FRANKFORT, Ky. (AP) — The Kentucky Supreme Court has ruled that the state's practice for determining if someone is intellectually disabled and not eligible to receive the death penalty is unconstitutional.
On Thursday, the court deemed outdated Kentucky's use of an IQ test to determine if defendants have the mental competence to be sentenced to death. Trial courts required defendants show an IQ of 70 or below before a hearing to determine intellectual disability.
The court's opinion came in the case of a man convicted of murdering a Muhlenberg County girl 20 years ago, news outlets reported.

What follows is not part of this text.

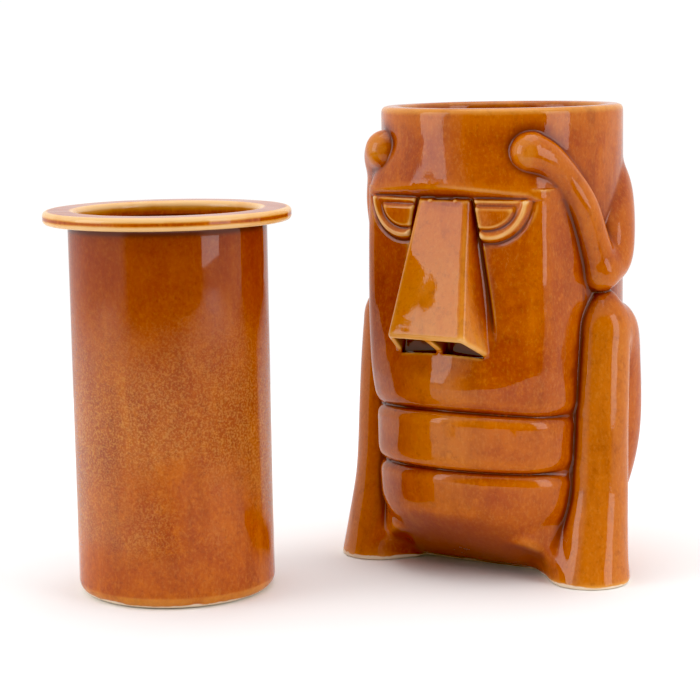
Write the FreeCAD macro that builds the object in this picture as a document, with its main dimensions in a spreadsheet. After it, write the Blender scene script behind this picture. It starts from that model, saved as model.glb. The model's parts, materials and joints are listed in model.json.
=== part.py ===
"""Tiki mug with a removable inner cup.

Two fired, glazed ceramic pieces: the outer mug, a squatting figure around a round well, and the
flanged inner cup that hangs in the well by its rim. Millimetres, +Z up. The origin is on the well's
axis at the table. The figure looks along -Y, so the sheet holds a depth in front of the axis as a
positive number and one behind it as a negative number. The cup is drawn standing on the table
beside the mug.
"""

import os

import FreeCAD
import Part
import Sketcher

Vector = FreeCAD.Vector
Rotation = FreeCAD.Rotation

DIMENSIONS = [
    # Outer mug: round wall, well and the hollow under the well
    ("mug_height", 170.0, "table to rim"),
    ("rim_radius", 44.3, "outside of the round wall"),
    ("rim_round", 2.2, "rounding of both edges of the rim"),
    ("well_radius", 37.0, "bore that takes the inner cup"),
    ("well_floor", 34.0, "height of the step round the lower hollow"),
    ("hollow_top_radius", 32.0, "lower hollow where it opens into the well"),
    ("hollow_low_radius", 20.0, "lower hollow at its floor"),
    ("hollow_low_y", 14.0, "its floor lies further back than the well"),
    ("hollow_overlap", 0.5, "how far the hollow runs up into the well"),
    ("base_thickness", 8.0, "clay under the lower hollow"),
    # Horizontal sections of the face: corner (x, -y) and the radius of the curve across the front
    ("face_back_x", 38.0, "half width of a section where it enters the wall"),
    ("face_back_y", 18.0, "how far behind the axis a section begins"),
    ("wall_front", 35.0, "the round wall is cut flat behind the face"),
    ("brow_x", 34.4, "section under the brow"),
    ("brow_y", 36.0, ""),
    ("brow_z", 139.0, ""),
    ("brow_curve", 190.0, ""),
    ("cheek_x", 35.8, "section at the middle of the nose"),
    ("cheek_y", 35.8, ""),
    ("cheek_z", 104.0, ""),
    ("cheek_curve", 125.0, ""),
    ("jowl_x", 36.0, "section under the nose"),
    ("jowl_y", 34.0, ""),
    ("jowl_z", 76.0, ""),
    ("jowl_curve", 54.0, ""),
    ("mouth_x", 35.8, "section at the groove over the lip"),
    ("mouth_y", 30.0, ""),
    ("mouth_z", 61.0, ""),
    ("mouth_curve", 49.0, ""),
    ("lip_x", 38.5, "section of the lip"),
    ("lip_y", 26.0, ""),
    ("lip_z", 40.5, "groove between the lip and the chin"),
    ("lip_curve", 44.5, ""),
    ("lip_round", 3.5, "slope of the lip's upper and lower edges"),
    ("chin_x", 36.5, "section of the chin"),
    ("chin_y", 26.0, ""),
    ("chin_curve", 45.5, ""),
    ("chin_round", 3.0, "slope of the chin's upper edge"),
    ("chin_foot", 6.0, "slope of the chin's lower edge"),
    ("undercut_x", 35.0, "half width of the slope under the chin"),
    ("undercut_y", 14.5, "where that slope meets the table"),
    ("undercut_angle", 33.0, "degrees up from the table"),
    ("undercut_reach", 60.0, "size of the block that cuts the slope"),
    # Brow ridge, eyes and nose
    ("ridge_radius", 46.2, "outside of the raised line over the eyes"),
    ("ridge_height", 3.0, ""),
    ("ridge_sweep", 96.0, "degrees round the wall"),
    ("eye_x", 22.0, "middle of each half-closed eye"),
    ("eye_y", 36.6, ""),
    ("eye_half_x", 10.4, ""),
    ("eye_half_y", 3.2, ""),
    ("eye_half_z", 15.5, "from the brow down to the lower lid"),
    ("nose_top_x", 9.6, "half width of the nose's front at the brow"),
    ("nose_top_y", 43.6, ""),
    ("nose_top_root_x", 11.5, "half width of the nose's root at the brow"),
    ("nose_low_x", 15.1, "half width of the nose's front at its foot"),
    ("nose_low_y", 57.0, ""),
    ("nose_low_z", 90.0, "front edge of the nose's foot"),
    ("nose_low_root_x", 20.0, "half width of the nose's root at its foot"),
    ("nose_root_y", 36.0, "depth at which the root is buried in the face"),
    ("nose_tilt", 24.0, "degrees by which the nose's foot runs down towards the face"),
    ("nostril_x", 2.6, "near side of each nostril"),
    ("nostril_width", 11.0, ""),
    ("nostril_length", 7.0, ""),
    ("nostril_depth", 6.0, ""),
    ("nostril_inset", 3.0, "from the front edge of the nose's foot"),
    # Joints of the limbs, each a point (x, -y, z) and a radius. Arm: a fist at the temple, down to
    # the elbow on the knee, and up behind it to the shoulder
    ("fist_x", 31.0, ""),
    ("fist_y", 33.6, ""),
    ("fist_z", 154.6, ""),
    ("fist_radius", 7.4, ""),
    ("forearm_x", 41.2, ""),
    ("forearm_y", 17.6, ""),
    ("forearm_z", 136.0, ""),
    ("forearm_radius", 6.4, ""),
    ("elbow_x", 44.2, ""),
    ("elbow_y", 8.0, ""),
    ("elbow_z", 110.8, ""),
    ("elbow_radius", 7.8, ""),
    ("biceps_x", 37.0, ""),
    ("biceps_y", -9.0, ""),
    ("biceps_z", 130.0, ""),
    ("biceps_radius", 11.2, ""),
    ("shoulder_x", 31.5, ""),
    ("shoulder_y", -16.0, ""),
    ("shoulder_z", 147.0, ""),
    ("shoulder_radius", 10.5, ""),
    # Leg: a foot, up the shin to the knee, and behind it down the thigh to the heel
    ("foot_x", 44.8, ""),
    ("foot_y", 17.6, ""),
    ("foot_z", 0.0, ""),
    ("foot_radius", 14.4, ""),
    ("ankle_x", 44.9, ""),
    ("ankle_y", 12.2, ""),
    ("ankle_z", 34.0, ""),
    ("ankle_radius", 11.2, ""),
    ("knee_x", 44.6, ""),
    ("knee_y", 7.4, ""),
    ("knee_z", 92.0, ""),
    ("knee_radius", 10.0, ""),
    ("hip_x", 38.0, ""),
    ("hip_y", -8.0, ""),
    ("hip_z", 68.0, ""),
    ("hip_radius", 13.0, ""),
    ("heel_x", 36.0, ""),
    ("heel_y", -4.0, ""),
    ("heel_z", 30.0, ""),
    ("heel_radius", 12.0, ""),
    # Inner cup
    ("cup_height", 136.8, "table to the top of the flange"),
    ("cup_body_radius", 35.2, "outside of the straight wall"),
    ("cup_mouth_radius", 32.4, "inside of the wall"),
    ("cup_floor", 5.0, "thickness of the cup's floor"),
    ("cup_floor_round", 5.0, ""),
    ("cup_base_round", 2.4, ""),
    ("flange_radius", 43.9, ""),
    ("flange_thickness", 4.6, ""),
    ("flange_round", 2.0, "rounding of the flange's outer edges and of the mouth"),
    ("flange_fillet", 1.2, "inside corner under the flange"),
    ("cup_stand_x", -81.5, "where the cup stands beside the mug"),
    ("cup_stand_y", -96.1, ""),
]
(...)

Robert Keith Woodall was sentenced to death after pleading guilty in the killing of Sarah Hansen, 16. He admitted to raping her, slitting her throat and dumping her into a freezing lake.
Woodall had argued that he should not be executed because he is intellectually disabled but was denied a hearing. The state Supreme Court ordered a new hearing for him. Terry Sebastian, a spokesman for the state attorney general's office, said it joined Woodall in calling for the mental competency hearing.
The court ruled 8-1 in declaring that Kentucky's law violated the U.S. Constitution's Eighth Amendment ban on cruel and unusual punishment. The high court said trial courts now use "prevailing medical standards" to determine a defendant's competency. It also established new guidelines that include assessing defendants' abilities to learn basic skills or adjust their behavior to changing circumstances.
Woodall's attorneys, assistant public advocates Mike O'Hara and Dennis Burke, said in a statement that the decision to abandon Kentucky's statute for a more modern and scientific understanding of intellectual disability is appropriate.